▸ **STORED ROWS**
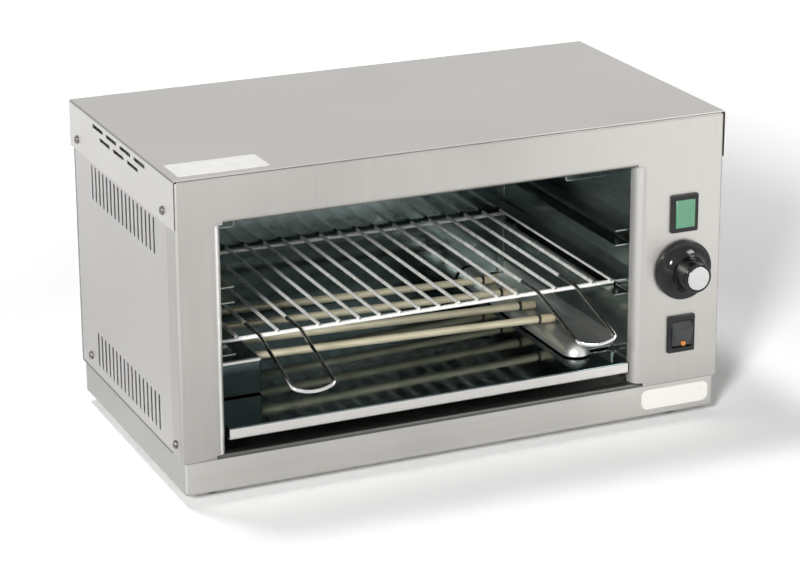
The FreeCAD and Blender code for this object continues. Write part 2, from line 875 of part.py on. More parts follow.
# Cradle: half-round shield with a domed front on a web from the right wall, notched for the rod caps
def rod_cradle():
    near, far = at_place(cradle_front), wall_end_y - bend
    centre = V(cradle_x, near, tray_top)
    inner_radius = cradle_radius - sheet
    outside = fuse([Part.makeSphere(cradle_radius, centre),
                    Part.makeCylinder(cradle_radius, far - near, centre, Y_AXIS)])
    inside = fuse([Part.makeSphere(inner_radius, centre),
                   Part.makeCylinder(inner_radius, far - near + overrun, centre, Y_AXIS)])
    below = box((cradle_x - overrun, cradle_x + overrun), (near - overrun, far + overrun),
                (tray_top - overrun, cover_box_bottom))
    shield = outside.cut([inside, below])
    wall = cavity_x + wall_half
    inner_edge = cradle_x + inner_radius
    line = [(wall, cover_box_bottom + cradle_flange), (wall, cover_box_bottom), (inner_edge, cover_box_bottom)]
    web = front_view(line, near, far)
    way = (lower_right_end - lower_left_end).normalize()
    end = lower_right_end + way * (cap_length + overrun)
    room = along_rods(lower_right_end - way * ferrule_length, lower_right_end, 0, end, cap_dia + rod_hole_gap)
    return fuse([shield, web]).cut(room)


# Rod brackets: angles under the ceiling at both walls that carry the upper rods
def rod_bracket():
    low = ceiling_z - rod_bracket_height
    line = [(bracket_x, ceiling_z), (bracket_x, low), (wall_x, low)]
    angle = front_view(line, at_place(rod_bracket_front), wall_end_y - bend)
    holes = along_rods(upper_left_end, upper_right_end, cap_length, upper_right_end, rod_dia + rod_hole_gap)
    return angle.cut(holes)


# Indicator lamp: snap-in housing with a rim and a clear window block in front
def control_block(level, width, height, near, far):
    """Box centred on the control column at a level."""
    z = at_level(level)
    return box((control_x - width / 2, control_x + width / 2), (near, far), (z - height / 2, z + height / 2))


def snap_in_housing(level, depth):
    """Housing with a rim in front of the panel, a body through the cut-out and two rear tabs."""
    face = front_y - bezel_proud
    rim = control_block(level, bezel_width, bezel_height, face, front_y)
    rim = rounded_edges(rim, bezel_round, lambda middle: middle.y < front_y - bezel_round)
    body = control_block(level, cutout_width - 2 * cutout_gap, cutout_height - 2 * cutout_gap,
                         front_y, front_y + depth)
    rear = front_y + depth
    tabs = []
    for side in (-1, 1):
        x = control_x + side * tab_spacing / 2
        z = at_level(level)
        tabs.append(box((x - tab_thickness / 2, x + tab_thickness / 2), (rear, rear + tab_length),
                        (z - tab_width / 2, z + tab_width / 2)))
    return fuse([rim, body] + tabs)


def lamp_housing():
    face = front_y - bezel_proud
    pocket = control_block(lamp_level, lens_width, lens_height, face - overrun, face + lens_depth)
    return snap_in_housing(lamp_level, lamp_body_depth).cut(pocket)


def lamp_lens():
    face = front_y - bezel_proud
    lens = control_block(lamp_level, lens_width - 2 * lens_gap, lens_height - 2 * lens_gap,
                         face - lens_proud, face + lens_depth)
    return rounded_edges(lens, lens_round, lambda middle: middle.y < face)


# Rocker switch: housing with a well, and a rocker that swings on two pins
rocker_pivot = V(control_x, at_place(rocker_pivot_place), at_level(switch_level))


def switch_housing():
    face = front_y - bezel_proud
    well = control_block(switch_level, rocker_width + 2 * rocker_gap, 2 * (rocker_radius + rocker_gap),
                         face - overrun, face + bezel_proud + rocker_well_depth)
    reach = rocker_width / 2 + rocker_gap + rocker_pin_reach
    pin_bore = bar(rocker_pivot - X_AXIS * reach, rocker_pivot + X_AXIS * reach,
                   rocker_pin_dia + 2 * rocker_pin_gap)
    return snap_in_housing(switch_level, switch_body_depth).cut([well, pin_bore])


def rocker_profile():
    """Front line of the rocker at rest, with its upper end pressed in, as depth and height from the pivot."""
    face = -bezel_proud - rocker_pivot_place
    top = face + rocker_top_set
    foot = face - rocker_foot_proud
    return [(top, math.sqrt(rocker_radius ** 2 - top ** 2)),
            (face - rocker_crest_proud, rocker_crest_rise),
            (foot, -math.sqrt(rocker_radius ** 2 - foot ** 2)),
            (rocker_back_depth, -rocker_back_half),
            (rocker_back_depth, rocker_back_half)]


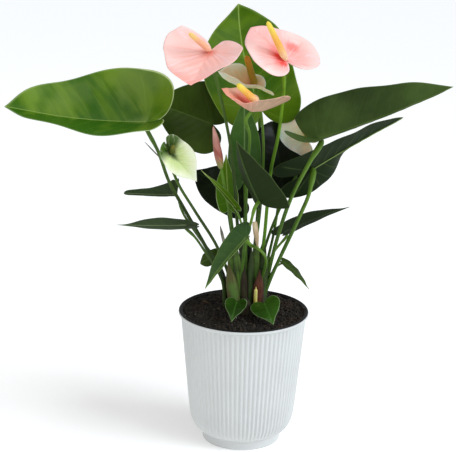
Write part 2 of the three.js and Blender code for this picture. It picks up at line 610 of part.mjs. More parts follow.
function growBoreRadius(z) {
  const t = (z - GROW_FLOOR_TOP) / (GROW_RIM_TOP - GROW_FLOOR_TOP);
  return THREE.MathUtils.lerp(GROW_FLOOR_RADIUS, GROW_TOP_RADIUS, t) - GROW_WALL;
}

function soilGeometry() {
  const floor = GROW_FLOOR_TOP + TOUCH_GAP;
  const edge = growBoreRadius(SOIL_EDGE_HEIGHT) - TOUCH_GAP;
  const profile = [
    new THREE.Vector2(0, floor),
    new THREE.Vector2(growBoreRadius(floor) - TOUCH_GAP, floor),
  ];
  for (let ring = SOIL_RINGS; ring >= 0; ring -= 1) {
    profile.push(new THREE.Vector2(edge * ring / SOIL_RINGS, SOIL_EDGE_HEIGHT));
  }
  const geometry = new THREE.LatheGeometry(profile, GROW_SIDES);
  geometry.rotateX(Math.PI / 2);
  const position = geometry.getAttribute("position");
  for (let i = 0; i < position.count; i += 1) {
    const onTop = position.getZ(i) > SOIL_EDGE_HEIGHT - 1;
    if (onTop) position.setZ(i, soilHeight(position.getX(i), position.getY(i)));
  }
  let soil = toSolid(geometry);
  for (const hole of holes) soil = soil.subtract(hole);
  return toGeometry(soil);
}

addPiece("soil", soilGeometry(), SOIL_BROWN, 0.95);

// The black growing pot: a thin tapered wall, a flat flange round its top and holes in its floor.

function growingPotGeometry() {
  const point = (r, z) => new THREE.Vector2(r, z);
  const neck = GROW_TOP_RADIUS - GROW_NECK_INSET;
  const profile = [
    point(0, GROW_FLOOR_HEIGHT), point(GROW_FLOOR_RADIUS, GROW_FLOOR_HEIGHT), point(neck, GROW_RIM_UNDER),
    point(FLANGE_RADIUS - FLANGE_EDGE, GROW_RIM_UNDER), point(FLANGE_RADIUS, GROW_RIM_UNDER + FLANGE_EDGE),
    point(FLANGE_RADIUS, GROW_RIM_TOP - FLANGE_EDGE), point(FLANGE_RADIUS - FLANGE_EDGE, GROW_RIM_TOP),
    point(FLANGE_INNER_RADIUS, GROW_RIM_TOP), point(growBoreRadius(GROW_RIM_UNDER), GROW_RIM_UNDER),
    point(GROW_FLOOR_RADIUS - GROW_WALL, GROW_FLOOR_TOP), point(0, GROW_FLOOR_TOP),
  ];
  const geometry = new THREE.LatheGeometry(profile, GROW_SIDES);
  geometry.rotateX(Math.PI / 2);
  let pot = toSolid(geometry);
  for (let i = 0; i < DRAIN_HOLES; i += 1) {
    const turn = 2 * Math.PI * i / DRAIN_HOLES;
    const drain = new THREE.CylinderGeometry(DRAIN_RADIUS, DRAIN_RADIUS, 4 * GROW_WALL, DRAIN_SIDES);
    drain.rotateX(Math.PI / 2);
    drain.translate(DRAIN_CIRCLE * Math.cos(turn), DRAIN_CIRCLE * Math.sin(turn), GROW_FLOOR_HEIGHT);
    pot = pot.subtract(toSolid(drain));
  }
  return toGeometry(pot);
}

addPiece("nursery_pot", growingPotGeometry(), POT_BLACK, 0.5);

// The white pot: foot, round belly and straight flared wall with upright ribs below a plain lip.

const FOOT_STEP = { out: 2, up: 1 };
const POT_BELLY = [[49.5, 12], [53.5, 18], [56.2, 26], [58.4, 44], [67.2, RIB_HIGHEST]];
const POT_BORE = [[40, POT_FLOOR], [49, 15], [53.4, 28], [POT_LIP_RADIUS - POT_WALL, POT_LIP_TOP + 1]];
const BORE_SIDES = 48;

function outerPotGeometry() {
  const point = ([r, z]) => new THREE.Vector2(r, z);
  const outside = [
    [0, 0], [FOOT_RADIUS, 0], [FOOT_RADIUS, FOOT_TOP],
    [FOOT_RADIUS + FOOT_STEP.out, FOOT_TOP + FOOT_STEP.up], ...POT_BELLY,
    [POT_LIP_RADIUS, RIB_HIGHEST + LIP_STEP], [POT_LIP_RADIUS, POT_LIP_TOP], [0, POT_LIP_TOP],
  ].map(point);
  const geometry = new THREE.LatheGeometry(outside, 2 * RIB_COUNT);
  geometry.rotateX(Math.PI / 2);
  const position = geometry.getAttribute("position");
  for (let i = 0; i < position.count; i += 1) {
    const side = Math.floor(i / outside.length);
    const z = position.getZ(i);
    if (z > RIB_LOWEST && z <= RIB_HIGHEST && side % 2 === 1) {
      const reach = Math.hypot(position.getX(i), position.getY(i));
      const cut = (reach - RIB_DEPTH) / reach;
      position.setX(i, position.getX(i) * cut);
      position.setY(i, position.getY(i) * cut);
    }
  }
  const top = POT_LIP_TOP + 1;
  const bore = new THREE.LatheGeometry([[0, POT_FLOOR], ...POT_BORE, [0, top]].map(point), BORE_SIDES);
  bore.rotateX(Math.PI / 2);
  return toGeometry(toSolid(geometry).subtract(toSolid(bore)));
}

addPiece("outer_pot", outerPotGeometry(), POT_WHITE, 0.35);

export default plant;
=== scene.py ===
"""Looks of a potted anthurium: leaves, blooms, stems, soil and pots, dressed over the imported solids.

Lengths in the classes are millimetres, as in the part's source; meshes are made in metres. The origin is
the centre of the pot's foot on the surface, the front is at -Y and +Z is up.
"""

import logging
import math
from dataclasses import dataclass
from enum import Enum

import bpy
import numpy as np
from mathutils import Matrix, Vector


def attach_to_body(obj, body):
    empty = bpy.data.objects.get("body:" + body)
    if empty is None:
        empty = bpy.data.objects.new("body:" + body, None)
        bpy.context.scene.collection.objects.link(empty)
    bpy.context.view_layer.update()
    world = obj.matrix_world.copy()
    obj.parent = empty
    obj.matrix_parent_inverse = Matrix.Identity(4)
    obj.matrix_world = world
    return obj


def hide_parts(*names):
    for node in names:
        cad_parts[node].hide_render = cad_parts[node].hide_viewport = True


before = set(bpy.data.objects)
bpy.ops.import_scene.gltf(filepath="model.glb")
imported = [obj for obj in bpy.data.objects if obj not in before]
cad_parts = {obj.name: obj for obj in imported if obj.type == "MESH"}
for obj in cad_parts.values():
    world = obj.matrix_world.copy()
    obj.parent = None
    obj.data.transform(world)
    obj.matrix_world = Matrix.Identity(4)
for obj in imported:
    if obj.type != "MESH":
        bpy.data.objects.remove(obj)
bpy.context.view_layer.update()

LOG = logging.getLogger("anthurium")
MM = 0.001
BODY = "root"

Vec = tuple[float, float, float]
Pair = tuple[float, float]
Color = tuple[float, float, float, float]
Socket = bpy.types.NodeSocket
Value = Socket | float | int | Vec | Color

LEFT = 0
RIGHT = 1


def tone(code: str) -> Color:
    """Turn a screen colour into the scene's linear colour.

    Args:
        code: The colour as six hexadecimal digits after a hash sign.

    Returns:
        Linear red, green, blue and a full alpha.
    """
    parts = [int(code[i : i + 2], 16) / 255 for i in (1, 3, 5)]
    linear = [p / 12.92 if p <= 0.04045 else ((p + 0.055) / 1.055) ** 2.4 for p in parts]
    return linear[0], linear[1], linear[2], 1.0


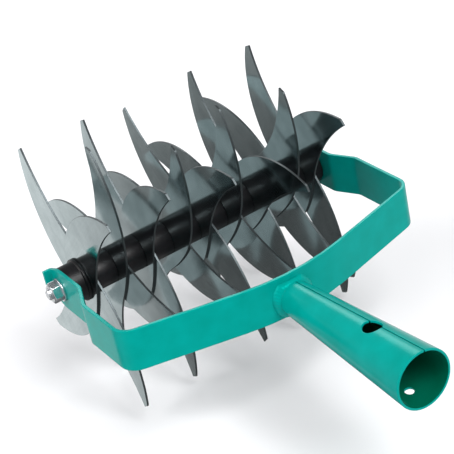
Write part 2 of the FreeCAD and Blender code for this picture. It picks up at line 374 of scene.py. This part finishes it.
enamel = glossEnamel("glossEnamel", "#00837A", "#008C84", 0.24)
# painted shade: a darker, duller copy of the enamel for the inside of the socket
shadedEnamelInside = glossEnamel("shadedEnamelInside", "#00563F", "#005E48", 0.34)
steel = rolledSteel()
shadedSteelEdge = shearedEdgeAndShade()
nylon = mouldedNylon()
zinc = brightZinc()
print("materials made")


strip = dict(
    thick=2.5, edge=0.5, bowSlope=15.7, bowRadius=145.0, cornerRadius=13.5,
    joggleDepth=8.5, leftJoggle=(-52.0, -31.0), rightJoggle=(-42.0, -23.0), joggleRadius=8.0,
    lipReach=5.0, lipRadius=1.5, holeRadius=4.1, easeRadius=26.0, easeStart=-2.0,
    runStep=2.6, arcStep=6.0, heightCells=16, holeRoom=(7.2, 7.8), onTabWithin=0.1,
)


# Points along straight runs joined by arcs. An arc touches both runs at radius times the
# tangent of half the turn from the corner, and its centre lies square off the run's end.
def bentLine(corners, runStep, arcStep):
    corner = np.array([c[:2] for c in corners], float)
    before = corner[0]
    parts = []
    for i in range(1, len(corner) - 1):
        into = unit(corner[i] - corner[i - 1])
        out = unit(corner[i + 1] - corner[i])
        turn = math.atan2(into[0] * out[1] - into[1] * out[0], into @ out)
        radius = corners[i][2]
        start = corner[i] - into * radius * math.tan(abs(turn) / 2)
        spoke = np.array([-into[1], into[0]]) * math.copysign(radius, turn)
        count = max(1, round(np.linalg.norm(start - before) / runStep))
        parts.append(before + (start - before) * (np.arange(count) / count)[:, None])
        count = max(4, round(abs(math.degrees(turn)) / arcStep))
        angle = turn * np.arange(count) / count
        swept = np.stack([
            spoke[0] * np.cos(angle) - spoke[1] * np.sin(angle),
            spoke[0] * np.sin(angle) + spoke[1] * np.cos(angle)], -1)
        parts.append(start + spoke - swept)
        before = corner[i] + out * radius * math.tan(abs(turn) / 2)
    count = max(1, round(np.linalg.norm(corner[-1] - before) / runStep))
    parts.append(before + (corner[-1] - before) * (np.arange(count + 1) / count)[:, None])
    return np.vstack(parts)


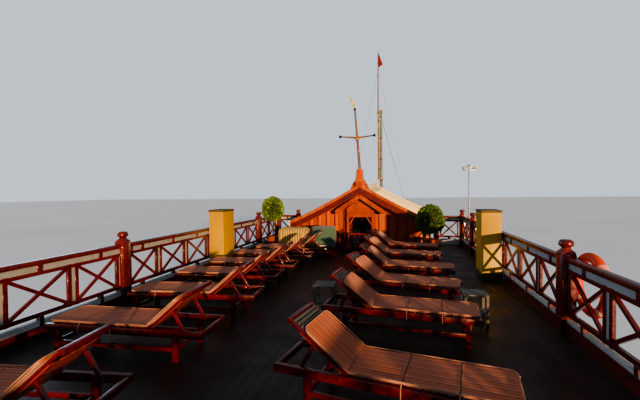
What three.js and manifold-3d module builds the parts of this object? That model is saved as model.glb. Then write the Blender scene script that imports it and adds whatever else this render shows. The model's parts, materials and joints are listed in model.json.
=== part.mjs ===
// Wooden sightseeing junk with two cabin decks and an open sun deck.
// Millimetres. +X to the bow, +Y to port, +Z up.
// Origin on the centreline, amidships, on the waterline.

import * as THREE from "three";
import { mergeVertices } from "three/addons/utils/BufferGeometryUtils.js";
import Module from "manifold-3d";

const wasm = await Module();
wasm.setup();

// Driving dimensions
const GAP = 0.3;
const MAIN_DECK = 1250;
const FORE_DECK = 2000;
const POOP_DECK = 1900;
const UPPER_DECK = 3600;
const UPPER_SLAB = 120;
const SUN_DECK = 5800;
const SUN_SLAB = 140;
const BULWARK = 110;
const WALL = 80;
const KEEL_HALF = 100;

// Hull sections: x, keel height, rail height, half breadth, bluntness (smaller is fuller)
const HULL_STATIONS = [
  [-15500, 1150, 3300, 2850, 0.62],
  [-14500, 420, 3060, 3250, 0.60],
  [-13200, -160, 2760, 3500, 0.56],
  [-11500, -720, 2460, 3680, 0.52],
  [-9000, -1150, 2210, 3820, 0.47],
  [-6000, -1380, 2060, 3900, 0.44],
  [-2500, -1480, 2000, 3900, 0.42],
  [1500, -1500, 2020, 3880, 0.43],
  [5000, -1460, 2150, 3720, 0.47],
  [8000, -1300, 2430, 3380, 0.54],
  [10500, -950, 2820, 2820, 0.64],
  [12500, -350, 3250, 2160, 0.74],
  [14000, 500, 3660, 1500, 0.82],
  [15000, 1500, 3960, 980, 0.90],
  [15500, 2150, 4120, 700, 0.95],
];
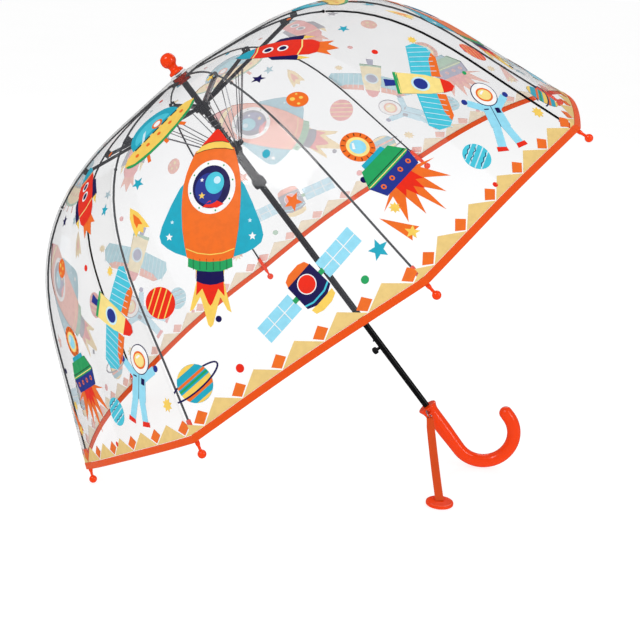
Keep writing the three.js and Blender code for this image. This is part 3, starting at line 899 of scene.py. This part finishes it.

▸ **PROBLEM DESCRIPTION**
Take exactly the lines from the one containing "What three.js and" through the one containing "wasm.setup();" in the data above, and output them with nothing added.

▸ **RESULT OF THIS TASK**
What three.js and manifold-3d module builds the parts of this object? That model is saved as model.glb. Then write the Blender scene script that imports it and adds whatever else this render shows. The model's parts, materials and joints are listed in model.json.
=== part.mjs ===
// Wooden sightseeing junk with two cabin decks and an open sun deck.
// Millimetres. +X to the bow, +Y to port, +Z up.
// Origin on the centreline, amidships, on the waterline.

import * as THREE from "three";
import { mergeVertices } from "three/addons/utils/BufferGeometryUtils.js";
import Module from "manifold-3d";

const wasm = await Module();
wasm.setup();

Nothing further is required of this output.